[BEGIN Dataset rows]

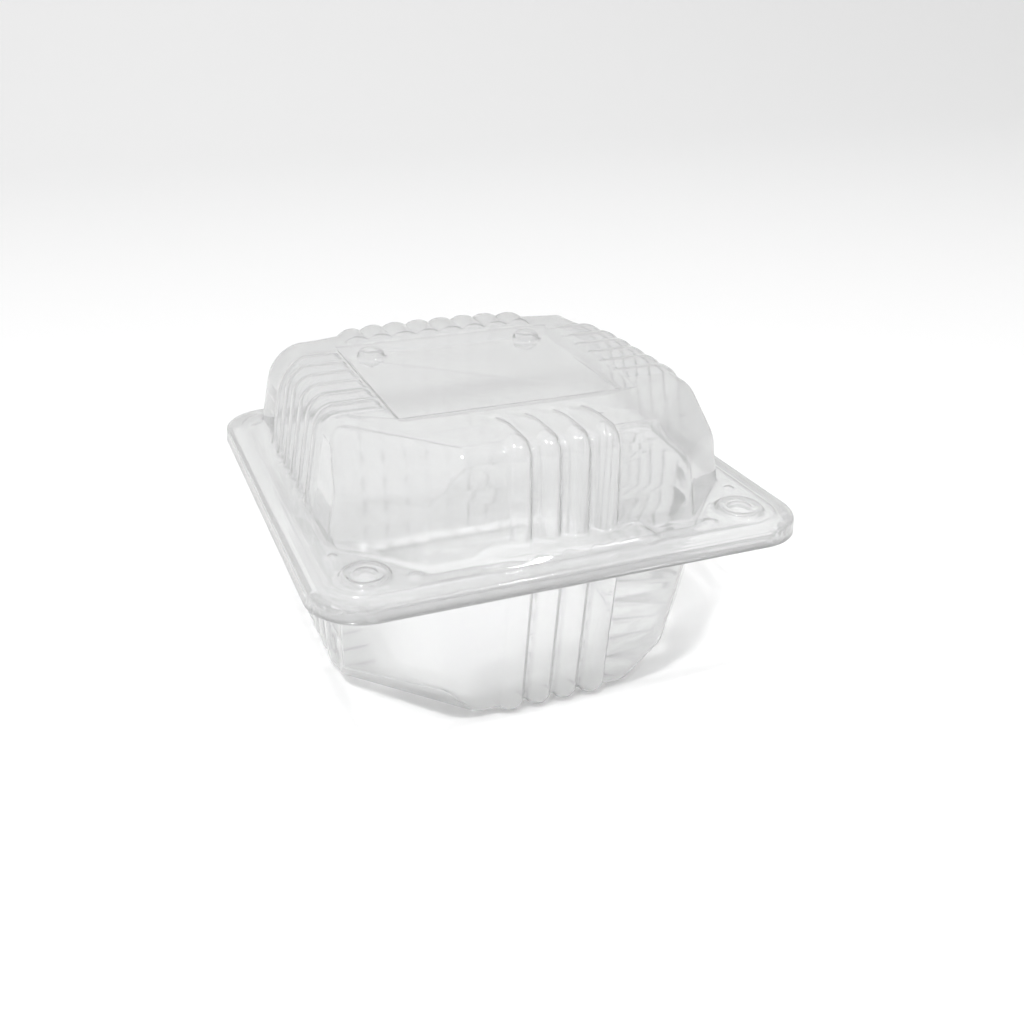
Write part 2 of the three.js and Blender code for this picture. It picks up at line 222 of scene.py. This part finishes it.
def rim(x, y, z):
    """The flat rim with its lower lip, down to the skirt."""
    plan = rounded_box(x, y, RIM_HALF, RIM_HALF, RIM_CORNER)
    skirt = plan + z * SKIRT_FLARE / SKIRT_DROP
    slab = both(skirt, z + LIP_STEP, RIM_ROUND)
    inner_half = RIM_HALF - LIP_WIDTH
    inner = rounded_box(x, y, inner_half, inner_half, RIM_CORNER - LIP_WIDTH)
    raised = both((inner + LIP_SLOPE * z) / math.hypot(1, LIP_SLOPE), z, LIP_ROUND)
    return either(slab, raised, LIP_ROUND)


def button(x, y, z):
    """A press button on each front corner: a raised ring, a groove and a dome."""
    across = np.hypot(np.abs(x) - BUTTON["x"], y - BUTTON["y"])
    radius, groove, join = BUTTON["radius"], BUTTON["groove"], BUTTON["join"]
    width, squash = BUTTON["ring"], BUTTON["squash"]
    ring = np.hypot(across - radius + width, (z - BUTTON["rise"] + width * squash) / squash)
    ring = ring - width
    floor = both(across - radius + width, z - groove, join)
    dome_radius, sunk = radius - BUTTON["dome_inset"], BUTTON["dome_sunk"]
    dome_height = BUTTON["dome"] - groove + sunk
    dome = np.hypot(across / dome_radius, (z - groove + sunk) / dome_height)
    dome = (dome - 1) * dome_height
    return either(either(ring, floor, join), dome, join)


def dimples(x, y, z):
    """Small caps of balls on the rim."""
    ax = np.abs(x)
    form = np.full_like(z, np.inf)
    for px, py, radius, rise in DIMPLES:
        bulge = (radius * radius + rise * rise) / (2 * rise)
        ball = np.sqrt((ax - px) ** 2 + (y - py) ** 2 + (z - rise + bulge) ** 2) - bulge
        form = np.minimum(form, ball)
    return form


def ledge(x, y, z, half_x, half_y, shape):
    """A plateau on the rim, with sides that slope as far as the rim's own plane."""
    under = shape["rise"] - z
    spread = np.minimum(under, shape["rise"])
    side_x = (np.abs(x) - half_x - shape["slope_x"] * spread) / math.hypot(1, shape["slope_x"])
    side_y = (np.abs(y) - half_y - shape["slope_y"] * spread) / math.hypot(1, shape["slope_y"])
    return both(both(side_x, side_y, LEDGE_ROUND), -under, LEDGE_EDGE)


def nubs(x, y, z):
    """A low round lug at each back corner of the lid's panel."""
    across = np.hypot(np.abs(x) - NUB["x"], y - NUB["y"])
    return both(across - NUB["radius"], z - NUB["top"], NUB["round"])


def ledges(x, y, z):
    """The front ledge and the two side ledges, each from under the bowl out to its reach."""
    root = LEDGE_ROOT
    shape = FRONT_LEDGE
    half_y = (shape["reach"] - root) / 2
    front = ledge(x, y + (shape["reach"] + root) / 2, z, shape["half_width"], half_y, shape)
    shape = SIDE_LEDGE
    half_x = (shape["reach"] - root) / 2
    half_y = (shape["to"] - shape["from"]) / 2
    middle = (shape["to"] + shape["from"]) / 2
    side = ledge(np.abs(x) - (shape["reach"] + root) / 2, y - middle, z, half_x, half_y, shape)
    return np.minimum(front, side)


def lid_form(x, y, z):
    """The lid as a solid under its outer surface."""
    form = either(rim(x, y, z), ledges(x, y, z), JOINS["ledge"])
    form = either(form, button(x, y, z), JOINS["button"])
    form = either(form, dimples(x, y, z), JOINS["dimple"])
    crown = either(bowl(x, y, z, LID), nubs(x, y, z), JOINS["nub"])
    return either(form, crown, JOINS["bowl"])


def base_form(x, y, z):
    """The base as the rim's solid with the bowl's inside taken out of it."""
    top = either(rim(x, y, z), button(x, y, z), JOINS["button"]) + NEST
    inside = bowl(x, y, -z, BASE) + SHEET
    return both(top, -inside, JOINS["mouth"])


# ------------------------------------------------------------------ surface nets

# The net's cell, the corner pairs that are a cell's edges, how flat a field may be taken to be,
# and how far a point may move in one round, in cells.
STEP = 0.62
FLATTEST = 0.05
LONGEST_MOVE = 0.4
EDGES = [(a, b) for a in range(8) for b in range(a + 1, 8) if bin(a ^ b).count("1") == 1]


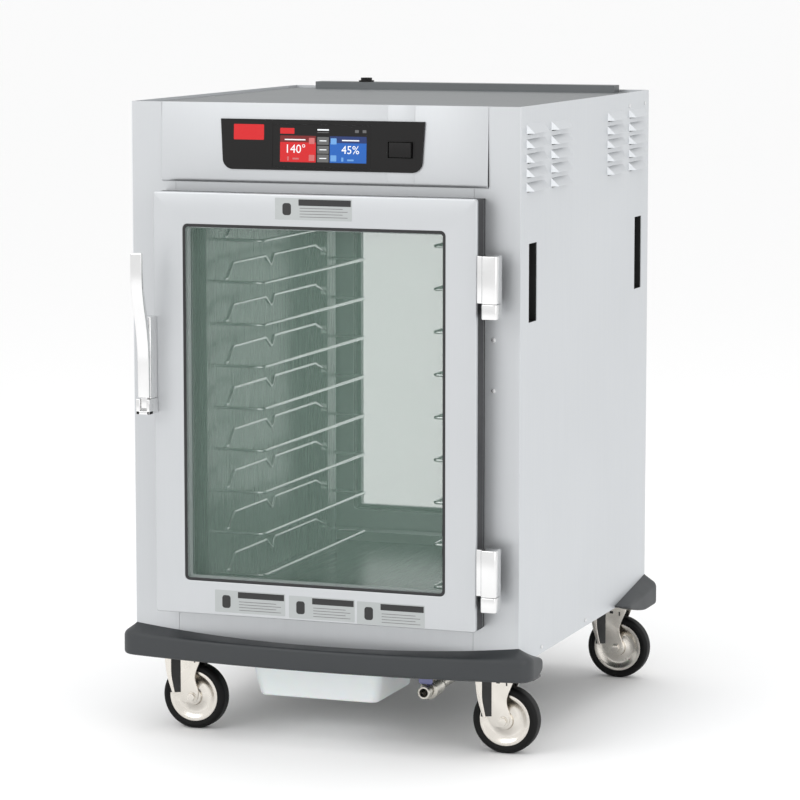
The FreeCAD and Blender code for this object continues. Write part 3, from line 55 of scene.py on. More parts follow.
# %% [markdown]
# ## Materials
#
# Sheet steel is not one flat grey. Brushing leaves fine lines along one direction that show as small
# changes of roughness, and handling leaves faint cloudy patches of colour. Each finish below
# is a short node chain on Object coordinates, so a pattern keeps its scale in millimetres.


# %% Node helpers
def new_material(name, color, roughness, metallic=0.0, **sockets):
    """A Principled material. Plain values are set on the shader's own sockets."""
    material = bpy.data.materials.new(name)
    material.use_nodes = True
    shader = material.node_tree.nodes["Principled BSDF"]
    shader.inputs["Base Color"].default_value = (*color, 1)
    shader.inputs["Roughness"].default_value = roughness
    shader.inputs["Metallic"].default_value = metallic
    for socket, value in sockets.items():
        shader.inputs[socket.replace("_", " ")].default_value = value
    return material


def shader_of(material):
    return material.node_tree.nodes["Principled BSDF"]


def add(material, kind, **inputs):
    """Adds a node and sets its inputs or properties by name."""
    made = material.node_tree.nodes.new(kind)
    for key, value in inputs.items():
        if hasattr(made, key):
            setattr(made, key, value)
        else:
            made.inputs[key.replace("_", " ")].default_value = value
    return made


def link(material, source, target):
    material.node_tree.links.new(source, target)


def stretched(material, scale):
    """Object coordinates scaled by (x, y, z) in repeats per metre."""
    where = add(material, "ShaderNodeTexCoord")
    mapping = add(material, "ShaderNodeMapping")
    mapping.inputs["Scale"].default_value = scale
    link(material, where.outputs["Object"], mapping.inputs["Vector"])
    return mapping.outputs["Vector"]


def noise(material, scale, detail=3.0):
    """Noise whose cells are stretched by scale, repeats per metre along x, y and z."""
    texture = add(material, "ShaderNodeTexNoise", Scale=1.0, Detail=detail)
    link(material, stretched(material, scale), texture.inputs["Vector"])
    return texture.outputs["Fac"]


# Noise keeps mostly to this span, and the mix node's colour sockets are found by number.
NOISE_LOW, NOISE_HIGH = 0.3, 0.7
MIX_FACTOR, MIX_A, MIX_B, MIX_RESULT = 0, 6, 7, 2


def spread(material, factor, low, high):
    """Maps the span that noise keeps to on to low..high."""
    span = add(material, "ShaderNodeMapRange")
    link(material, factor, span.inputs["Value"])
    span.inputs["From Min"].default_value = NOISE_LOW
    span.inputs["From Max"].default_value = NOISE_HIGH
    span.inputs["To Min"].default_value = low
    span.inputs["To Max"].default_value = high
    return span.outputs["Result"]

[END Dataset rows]
[BEGIN Dataset rows]

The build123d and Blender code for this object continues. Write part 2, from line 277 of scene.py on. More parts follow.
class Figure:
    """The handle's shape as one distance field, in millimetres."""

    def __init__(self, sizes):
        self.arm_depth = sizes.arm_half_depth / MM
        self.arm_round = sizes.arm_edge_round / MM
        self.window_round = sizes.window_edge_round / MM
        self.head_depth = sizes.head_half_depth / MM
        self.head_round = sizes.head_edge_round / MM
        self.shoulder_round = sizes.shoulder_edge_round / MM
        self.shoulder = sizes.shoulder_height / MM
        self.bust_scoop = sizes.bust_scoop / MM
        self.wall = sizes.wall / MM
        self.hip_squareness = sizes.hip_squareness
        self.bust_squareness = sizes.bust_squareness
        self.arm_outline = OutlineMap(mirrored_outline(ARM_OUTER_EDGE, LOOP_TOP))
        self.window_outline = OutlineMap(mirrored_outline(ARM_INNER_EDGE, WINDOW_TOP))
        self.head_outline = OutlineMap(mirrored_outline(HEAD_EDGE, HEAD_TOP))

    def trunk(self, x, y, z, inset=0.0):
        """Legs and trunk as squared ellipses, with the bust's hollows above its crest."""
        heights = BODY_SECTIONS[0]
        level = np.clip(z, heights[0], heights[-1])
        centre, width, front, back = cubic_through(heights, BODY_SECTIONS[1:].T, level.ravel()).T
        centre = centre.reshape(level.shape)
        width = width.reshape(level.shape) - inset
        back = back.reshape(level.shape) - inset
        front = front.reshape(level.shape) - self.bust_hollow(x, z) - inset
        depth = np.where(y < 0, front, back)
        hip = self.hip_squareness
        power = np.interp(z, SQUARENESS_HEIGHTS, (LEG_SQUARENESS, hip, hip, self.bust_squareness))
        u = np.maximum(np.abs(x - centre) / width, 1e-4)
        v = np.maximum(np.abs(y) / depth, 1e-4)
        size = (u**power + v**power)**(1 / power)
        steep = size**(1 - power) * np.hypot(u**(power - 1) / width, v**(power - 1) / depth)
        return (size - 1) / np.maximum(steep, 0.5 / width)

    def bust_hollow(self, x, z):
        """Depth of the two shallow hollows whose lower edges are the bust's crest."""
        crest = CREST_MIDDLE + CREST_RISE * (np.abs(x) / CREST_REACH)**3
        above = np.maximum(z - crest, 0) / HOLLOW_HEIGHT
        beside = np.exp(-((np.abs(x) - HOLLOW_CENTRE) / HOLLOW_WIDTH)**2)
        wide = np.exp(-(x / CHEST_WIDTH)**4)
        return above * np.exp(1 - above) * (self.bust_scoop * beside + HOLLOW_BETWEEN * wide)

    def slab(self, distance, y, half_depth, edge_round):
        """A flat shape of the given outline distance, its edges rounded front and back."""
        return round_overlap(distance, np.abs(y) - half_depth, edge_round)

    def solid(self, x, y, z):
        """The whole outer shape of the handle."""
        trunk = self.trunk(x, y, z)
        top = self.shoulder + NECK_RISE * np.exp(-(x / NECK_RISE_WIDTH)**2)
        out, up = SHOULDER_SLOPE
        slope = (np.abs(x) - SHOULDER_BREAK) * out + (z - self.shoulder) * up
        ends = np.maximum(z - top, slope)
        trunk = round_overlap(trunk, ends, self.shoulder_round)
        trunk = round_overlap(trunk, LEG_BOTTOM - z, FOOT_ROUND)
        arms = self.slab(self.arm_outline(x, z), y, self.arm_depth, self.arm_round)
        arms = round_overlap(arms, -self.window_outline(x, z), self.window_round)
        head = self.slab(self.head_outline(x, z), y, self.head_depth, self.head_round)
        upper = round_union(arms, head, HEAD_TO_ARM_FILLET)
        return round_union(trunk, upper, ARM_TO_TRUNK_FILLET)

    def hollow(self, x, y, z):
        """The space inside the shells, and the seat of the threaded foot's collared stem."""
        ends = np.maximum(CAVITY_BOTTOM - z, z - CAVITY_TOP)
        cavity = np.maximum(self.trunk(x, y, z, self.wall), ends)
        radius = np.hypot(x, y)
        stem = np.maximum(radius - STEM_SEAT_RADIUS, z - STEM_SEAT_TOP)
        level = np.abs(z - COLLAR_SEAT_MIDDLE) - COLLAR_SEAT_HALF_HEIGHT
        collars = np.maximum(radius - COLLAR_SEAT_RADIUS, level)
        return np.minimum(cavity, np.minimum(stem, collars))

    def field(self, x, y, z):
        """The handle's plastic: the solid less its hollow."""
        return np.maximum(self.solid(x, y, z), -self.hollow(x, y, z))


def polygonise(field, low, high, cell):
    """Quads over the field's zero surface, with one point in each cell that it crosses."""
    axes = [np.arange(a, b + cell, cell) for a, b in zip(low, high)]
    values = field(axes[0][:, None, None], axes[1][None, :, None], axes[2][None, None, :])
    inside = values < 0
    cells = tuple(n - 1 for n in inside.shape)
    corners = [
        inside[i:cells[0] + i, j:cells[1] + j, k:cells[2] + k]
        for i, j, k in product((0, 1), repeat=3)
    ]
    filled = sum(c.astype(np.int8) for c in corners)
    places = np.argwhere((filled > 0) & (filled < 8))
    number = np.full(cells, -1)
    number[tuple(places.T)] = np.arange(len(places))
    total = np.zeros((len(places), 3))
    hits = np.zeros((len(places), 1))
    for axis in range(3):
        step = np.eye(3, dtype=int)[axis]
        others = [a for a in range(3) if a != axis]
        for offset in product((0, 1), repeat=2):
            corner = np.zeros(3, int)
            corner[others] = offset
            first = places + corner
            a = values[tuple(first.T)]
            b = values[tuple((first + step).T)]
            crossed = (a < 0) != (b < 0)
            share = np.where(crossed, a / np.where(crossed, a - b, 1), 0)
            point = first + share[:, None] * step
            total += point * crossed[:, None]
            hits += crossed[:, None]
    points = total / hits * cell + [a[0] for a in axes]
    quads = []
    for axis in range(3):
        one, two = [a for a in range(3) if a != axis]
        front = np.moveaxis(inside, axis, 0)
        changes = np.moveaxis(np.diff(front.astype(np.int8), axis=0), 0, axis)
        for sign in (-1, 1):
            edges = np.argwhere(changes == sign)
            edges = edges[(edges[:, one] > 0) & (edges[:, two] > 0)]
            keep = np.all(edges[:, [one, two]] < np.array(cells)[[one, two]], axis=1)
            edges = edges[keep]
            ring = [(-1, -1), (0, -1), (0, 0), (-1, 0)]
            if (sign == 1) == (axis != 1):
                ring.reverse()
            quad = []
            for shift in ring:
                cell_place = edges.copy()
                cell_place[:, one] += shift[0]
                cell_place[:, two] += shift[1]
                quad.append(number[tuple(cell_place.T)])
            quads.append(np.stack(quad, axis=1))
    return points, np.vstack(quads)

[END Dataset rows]

To do :: Quote exactly the lines running from the line with "The build123d and" through the line with "handle's shape as", both ends included, and nothing more.

Solution to this problem ::
The build123d and Blender code for this object continues. Write part 2, from line 277 of scene.py on. More parts follow.
class Figure:
    """The handle's shape as one distance field, in millimetres."""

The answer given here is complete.